The UK-IPO refused the application on the grounds that the invention related to a computer program “as such” and therefore, according to its interpretation of the Aerotel/Macrossan test, must be excluded from patentability.


The UK-IPO’s decision was overturned in the High Court appeal, in which Mr Justice Patten observed that the UK-IPO's decision in this case illustrated the divide which exists between the UK-IPO and the European Patent Office about how the patentability of inventions involving computer programs is assessed. In concluding he stated that “the end result of the invention (as claimed) is that it does solve a technical problem lying within the computer."


The UK-IPO appealed against the High Court decision. In dismissing the appeal, the Court of Appeal summarised the current approach to assessing patentability as follows:


“…identify "the contribution" in order to decide whether that contribution is solely "the excluded subject-matter itself", while emphasising that the contribution must be "technical".”
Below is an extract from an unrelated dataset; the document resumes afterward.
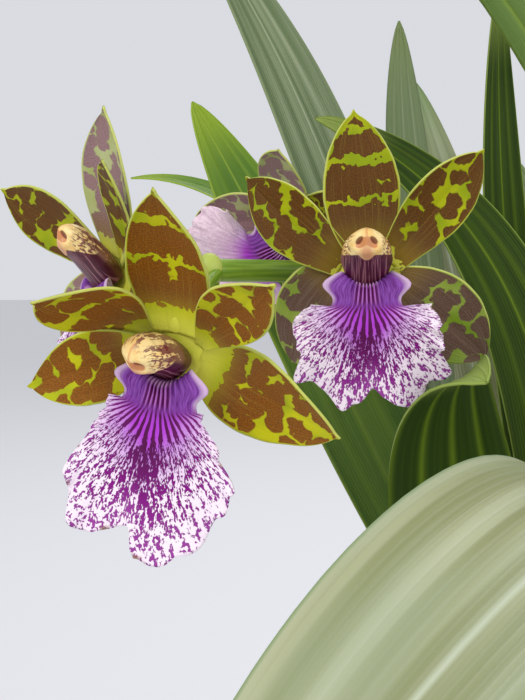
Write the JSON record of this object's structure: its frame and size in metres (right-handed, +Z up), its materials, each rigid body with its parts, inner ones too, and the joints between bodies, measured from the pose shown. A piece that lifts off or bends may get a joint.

When applying the Aerotel/Macrossan test, the Court held that the invention as claimed was not solely excluded subject matter “because it has the knock-on effect of the computer working better as a matter of practical reality”, and that the invention does solve a technical problem lying with the computer itself.



So What Does This Mean?


In summary, computer programs, or to be more precise - computer implemented inventions (CII’s), are patentable in the UK, providing the claimed invention makes a technical contribution to the art. This has been confirmed as including computer programs that operate solely to improve or modify the internal functioning of a computer.


Practitioners should ensure that when drafting patent applications for the UK, or the EPO designating the UK, concerning computer implemented inventions they describe in detail the technical contribution the computer program makes and the mechanism by which that technical contribution is achieved.  This is essential for supporting allowable claims to computer implemented inventions, in particular when the invention works solely on the internal functioning of the computer


This decision brings the assessment of computer implemented inventions in the UK closer to that of the EPO and importantly emphasises the need to clearly describe and claim the technical features of the invention in patent applications.